▶ **INSTRUCTIONS FOR THE TASK**: From the first line of the data below, repeat each line exactly until you reach the line with "bolted J hooks."; include that line too.

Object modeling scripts
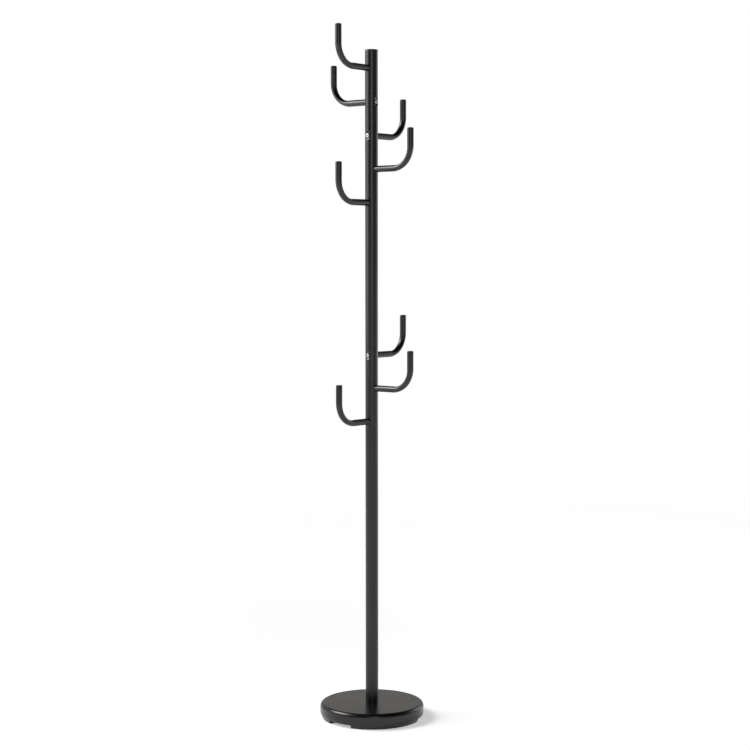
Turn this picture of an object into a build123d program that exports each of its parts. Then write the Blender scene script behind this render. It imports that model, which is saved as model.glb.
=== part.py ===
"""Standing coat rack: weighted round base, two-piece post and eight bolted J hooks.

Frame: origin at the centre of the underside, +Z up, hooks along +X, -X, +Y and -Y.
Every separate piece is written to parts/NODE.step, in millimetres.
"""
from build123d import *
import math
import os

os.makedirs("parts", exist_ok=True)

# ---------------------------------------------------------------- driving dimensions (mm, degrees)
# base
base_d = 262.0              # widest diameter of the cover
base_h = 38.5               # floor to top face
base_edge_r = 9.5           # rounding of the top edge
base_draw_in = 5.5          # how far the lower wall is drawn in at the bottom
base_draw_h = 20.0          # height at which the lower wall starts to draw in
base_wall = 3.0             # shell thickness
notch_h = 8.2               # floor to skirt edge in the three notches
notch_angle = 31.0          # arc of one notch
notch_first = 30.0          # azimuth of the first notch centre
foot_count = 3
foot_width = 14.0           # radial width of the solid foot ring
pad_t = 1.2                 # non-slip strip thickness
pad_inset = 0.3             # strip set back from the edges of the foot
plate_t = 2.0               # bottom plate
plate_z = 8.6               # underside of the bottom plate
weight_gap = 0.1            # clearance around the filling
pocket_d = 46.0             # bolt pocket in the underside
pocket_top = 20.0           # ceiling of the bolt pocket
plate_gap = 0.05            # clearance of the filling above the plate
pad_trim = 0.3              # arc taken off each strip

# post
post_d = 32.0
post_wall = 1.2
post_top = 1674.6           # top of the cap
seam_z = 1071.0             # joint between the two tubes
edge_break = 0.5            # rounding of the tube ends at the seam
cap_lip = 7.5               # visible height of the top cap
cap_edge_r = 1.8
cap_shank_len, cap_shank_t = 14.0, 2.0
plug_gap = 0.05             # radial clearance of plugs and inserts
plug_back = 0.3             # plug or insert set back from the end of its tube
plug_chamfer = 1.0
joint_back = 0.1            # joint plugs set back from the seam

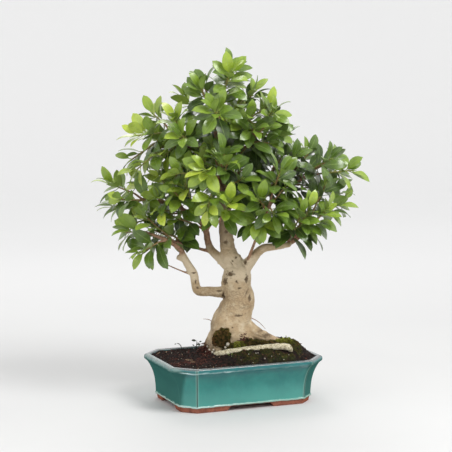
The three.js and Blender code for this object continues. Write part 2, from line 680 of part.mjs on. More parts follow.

▶ **WORKED ANSWER**:
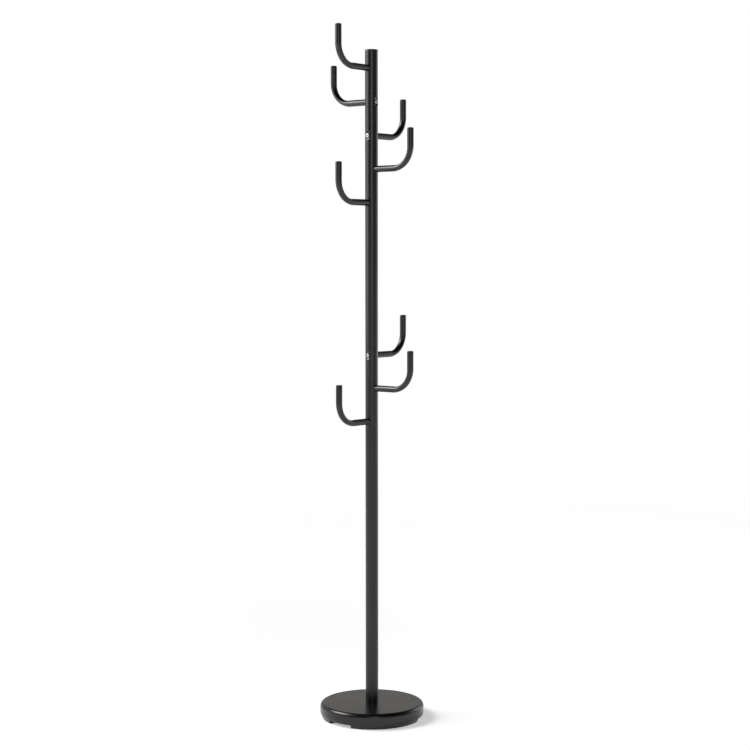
Turn this picture of an object into a build123d program that exports each of its parts. Then write the Blender scene script behind this render. It imports that model, which is saved as model.glb.
=== part.py ===
"""Standing coat rack: weighted round base, two-piece post and eight bolted J hooks.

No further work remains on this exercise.